● What to do
Reproduce exactly the opening lines of the listing, stopping after the line that contains "gasket_inner_radius = gasket_outer_radius" and including it.

--- Start of Supplied information ---

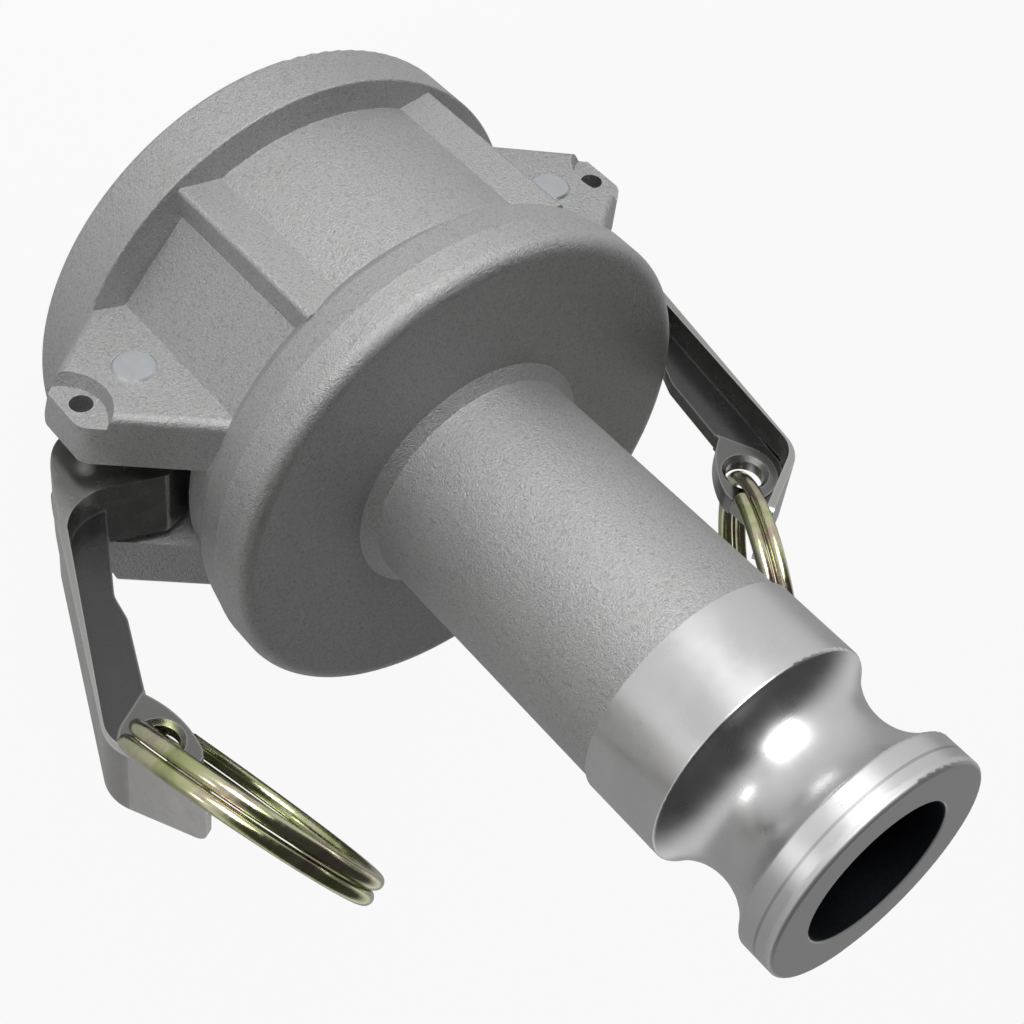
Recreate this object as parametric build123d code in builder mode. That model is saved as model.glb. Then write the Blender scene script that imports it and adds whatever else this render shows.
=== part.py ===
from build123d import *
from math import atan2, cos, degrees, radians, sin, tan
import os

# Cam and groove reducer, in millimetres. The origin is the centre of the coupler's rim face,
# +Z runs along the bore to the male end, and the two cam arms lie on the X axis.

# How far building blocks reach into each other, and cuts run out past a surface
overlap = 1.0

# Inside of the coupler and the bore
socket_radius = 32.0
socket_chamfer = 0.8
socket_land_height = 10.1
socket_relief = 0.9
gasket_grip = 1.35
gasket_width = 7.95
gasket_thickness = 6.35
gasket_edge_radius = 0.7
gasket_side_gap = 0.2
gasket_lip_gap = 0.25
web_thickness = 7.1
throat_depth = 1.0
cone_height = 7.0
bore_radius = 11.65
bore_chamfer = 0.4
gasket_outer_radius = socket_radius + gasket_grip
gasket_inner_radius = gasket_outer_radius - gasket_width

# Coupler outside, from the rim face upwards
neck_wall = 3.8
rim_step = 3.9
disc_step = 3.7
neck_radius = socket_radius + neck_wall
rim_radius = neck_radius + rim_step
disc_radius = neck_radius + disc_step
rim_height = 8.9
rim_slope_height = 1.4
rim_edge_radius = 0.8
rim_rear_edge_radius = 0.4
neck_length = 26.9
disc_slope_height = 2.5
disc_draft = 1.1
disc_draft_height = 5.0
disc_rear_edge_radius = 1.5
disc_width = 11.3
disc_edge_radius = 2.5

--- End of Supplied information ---

● Response to the task
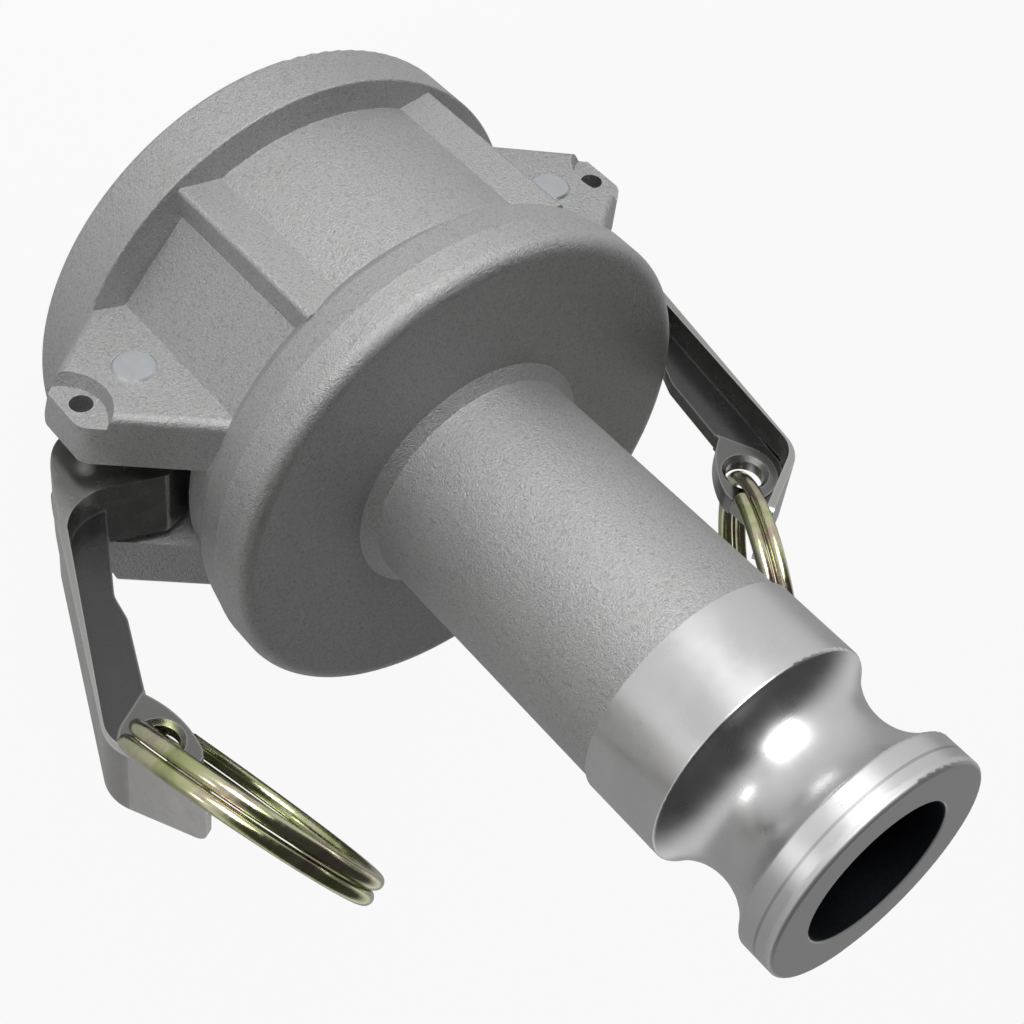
Recreate this object as parametric build123d code in builder mode. That model is saved as model.glb. Then write the Blender scene script that imports it and adds whatever else this render shows.
=== part.py ===
from build123d import *
from math import atan2, cos, degrees, radians, sin, tan
import os

# Cam and groove reducer, in millimetres. The origin is the centre of the coupler's rim face,
# +Z runs along the bore to the male end, and the two cam arms lie on the X axis.

# How far building blocks reach into each other, and cuts run out past a surface
overlap = 1.0

# Inside of the coupler and the bore
socket_radius = 32.0
socket_chamfer = 0.8
socket_land_height = 10.1
socket_relief = 0.9
gasket_grip = 1.35
gasket_width = 7.95
gasket_thickness = 6.35
gasket_edge_radius = 0.7
gasket_side_gap = 0.2
gasket_lip_gap = 0.25
web_thickness = 7.1
throat_depth = 1.0
cone_height = 7.0
bore_radius = 11.65
bore_chamfer = 0.4
gasket_outer_radius = socket_radius + gasket_grip
gasket_inner_radius = gasket_outer_radius - gasket_width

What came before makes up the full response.